Otro viajero escribió que La Habana era una ciudad de gente elegante, y que aquí nadie quiere envejecer o admitir que es pobre. “Nadie admite ser pobre”, repito la frase, mirando estas nuevas construcciones, contraste excepcional y perturbador, viendo a estas falsas burguesitas, a esta clase media insustentable. Veo un viejo aplastando latas de cervezas y sigo.
Camino y observo. Las calles son estrechas y algunas veces se llenan de agua sucia como en la colonia. Un edificio es una catedral de la que escapan cientos mientras junto a Cervantes, echada en la base de la piedra, la madre muestra a los del norte que su criatura crece bien, “¿Te acuerdas de Nereyda?”, pregunta recurrente. Y repito: “¿Te acuerdas de…?”
Hace algún tiempo temía acabar aplastado por la última piedra de apatía que como los balcones se preparaba a caer. También miraba y no alcanzaba a distinguirlo todo.

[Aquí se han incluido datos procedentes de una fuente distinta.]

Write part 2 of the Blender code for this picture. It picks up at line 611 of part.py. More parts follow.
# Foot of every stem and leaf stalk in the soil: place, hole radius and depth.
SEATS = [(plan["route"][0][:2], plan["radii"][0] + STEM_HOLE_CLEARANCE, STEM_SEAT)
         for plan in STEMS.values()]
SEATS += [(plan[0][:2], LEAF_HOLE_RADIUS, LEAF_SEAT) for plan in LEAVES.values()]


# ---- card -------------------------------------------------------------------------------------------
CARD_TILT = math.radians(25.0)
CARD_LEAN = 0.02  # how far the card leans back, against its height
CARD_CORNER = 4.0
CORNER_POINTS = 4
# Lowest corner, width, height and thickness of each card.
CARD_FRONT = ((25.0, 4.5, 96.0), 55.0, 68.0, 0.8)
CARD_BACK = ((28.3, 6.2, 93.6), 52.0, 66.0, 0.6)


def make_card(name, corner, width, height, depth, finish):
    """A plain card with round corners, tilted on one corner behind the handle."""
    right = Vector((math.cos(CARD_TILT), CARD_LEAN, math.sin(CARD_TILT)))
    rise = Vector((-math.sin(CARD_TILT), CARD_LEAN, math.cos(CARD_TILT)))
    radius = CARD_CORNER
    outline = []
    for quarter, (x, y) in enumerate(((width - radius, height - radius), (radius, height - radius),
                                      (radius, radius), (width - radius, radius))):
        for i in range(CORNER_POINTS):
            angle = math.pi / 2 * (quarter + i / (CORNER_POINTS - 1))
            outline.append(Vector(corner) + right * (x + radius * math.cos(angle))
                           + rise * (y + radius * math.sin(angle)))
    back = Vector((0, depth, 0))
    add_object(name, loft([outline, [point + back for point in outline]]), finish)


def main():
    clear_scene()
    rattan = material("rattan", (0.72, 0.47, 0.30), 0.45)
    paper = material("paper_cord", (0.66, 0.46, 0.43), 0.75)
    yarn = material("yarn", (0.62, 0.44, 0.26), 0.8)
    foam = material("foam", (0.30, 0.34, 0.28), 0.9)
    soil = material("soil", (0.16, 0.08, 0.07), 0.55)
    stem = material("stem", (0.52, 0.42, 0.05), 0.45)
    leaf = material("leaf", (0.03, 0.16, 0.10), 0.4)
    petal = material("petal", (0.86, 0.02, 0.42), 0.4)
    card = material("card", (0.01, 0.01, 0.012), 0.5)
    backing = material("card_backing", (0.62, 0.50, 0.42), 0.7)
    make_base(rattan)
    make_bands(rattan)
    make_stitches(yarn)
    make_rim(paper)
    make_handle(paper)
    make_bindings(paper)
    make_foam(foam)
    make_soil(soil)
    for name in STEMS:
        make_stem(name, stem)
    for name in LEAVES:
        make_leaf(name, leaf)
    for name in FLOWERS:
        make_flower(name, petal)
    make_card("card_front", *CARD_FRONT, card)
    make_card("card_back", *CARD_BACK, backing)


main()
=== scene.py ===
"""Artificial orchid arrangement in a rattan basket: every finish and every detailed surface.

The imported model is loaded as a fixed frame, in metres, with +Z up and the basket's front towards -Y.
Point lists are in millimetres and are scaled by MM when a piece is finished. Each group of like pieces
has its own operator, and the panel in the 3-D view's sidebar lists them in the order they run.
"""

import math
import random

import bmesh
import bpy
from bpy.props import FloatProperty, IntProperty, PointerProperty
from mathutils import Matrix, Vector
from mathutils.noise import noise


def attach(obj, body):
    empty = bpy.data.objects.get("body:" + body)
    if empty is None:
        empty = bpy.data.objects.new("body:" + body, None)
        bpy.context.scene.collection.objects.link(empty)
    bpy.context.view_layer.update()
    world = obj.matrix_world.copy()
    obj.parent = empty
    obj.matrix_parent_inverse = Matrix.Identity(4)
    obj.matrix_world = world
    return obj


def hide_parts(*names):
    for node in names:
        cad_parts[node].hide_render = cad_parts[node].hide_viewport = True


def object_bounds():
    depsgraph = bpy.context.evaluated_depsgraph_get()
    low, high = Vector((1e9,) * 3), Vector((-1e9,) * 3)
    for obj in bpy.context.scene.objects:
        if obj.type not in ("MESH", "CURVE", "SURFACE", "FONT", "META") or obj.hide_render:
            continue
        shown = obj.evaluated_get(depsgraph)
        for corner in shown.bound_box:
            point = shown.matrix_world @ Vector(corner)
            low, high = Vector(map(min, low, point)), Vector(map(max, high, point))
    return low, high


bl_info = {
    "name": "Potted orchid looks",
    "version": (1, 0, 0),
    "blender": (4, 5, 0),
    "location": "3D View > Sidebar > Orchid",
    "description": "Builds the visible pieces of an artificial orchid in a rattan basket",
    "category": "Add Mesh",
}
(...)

Ahora, tampoco logro encontrar la verdad, pero reparo en los transeúntes a velocidad considerable, sudorosos, cargados de jabas, moviéndose al ritmo de la telenovela, la droga nacional, su droga.
En estos libros que leo una idea atrajo mi atención: La Habana castigada por la Revolución, especialmente por quienes han estado en el poder; castigada La Habana por sus años de esplendor en menoscabo del resto de la isla. Lo estuve pensando: como en la vida todo es una moneda de dos caras, las puertas abiertas a miles de campesinos relegados, la ocupación de palacios por estudiantes y huérfanos pudo ser parte de una venganza que se traduce en destrozo y olvido.

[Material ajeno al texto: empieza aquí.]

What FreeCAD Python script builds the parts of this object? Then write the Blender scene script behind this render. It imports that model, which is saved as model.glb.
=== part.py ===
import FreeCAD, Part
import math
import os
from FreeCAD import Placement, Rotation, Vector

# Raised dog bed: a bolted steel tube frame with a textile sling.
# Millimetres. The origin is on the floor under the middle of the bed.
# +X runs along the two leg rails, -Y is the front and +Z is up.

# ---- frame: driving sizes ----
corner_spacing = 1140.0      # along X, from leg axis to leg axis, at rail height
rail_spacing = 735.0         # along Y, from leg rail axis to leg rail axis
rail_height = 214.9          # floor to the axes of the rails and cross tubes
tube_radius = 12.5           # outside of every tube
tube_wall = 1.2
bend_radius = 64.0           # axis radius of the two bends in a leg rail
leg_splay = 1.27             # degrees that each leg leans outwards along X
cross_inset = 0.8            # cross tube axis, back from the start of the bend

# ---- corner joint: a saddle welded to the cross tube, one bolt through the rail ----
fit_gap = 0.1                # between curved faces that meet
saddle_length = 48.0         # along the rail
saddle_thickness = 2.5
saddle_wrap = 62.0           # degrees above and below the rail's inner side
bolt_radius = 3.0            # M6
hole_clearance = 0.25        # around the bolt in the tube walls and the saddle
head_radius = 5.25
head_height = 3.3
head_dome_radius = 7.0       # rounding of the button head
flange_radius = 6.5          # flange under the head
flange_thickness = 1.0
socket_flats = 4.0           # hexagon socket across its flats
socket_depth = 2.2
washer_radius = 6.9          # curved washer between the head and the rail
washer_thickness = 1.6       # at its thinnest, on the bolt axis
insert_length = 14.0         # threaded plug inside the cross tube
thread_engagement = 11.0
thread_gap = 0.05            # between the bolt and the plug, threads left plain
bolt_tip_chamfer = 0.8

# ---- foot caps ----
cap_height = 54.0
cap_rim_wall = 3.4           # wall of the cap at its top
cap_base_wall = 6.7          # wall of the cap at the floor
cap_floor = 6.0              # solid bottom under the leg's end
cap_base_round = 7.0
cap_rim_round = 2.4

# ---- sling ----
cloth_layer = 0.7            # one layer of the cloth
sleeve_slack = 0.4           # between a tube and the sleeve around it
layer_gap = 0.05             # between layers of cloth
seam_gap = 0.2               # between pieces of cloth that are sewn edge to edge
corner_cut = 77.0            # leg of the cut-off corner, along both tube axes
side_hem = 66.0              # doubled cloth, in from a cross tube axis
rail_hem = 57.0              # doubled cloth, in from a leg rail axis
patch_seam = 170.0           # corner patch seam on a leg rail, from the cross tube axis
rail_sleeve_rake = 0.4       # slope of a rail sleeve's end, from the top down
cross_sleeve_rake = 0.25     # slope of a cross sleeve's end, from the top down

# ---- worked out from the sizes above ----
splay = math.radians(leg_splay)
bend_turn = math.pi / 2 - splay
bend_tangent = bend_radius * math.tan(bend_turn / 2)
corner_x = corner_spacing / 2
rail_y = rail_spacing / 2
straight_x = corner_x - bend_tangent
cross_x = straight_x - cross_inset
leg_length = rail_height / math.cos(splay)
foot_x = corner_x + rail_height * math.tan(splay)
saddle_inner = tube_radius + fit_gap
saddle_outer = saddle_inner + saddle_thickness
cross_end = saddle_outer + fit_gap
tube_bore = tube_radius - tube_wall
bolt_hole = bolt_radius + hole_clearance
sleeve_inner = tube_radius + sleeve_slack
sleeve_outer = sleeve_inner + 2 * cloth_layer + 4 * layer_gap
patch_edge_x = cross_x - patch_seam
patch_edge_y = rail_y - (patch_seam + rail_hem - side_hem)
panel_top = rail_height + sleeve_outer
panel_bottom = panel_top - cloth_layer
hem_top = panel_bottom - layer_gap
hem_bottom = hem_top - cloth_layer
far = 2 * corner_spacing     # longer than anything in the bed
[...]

¿Cuántas veces se ha podido reivindicar la ciudad?, ¿cómo ha sido y en qué formas? Microbrigadas, planes agrícolas, movilizaciones millonarias hasta La Plaza siembre a ovacionar; festivales, cumbres y competencias. Traiciones. Quien la disfrutó regresa a Oriente vuelto cadáver. Quien es de Oriente sigue su lucha por vivirla.
Un periodista polaco habló del Cordón de La Habana como la última oportunidad para esa rehabilitación. ¿Se acuerdan? La mutación de tierras desocupadas en naranjales y cafetales, en granjas lecheras y agrícolas que garantizarían el autoconsumo en caso de que la Unión Soviética cortase suministros sería el precio a pagar.
Qué costo sigue pagando hoy cuando quedó atrás la Unión Soviética, y Venezuela, incluso Brasil parece haber pasado demasiado deprisa. Pasaron los hombres y mujeres y algunas esculturas que hicieron célebre la ciudad; pasaron las canciones y pasó ella misma. Vuelvo a fijarme ahora que de vuelta a Centro Habana. Reina entre Lealtad y Escobar. Cada rajadura de ese edificio es tan real que mete miedo.
A la vendedora de una vetusta librería en Reina se la comía el vitiligo, a mí, el eterno recurrir a la casa de mi abuelo para los almuerzos. La primera vez que llegué a este edificio la ciudad se había vuelto naranja por las tristes luces de la vía pública. Hoy, el edificio y la calle y La Habana me resultan penumbrosos.
Trastos, cuadros, polvo. Mi tía, doctora de ese gran hospital que es el Ameijeiras, sigue atorada en una cuartería. Allí murió mi abuelo sin ver que su apartamento era ya un cuchitril. Estaba ciego y pensaba demasiado. Mi tía no vive para descubrir la cura de una enfermedad, sino para descifrar lo que piensan sus vecinos que la escuchan detrás de las paredes.
Este edificio es demasiado viejo, persiste en la misma cuadra donde tuviera sede el Partido Socialista. Reina era la princesa de Centro Habana. Con iglesia gótica y Feito y Cabezón, la ferretería. A veces no entiendo cómo subsiste esa escalera de mármol, pasamanos que rozaron tal vez condes y marqueses en los que nadie se detiene ya.
La Habana. Seguiría desconcertando a Sartre sesenta años después de haberla visitado por segunda vez. Seguirá desconcertando a cualquiera, y uno –cualquiera– se verá obligado a jurar que tampoco ha comprendido nada.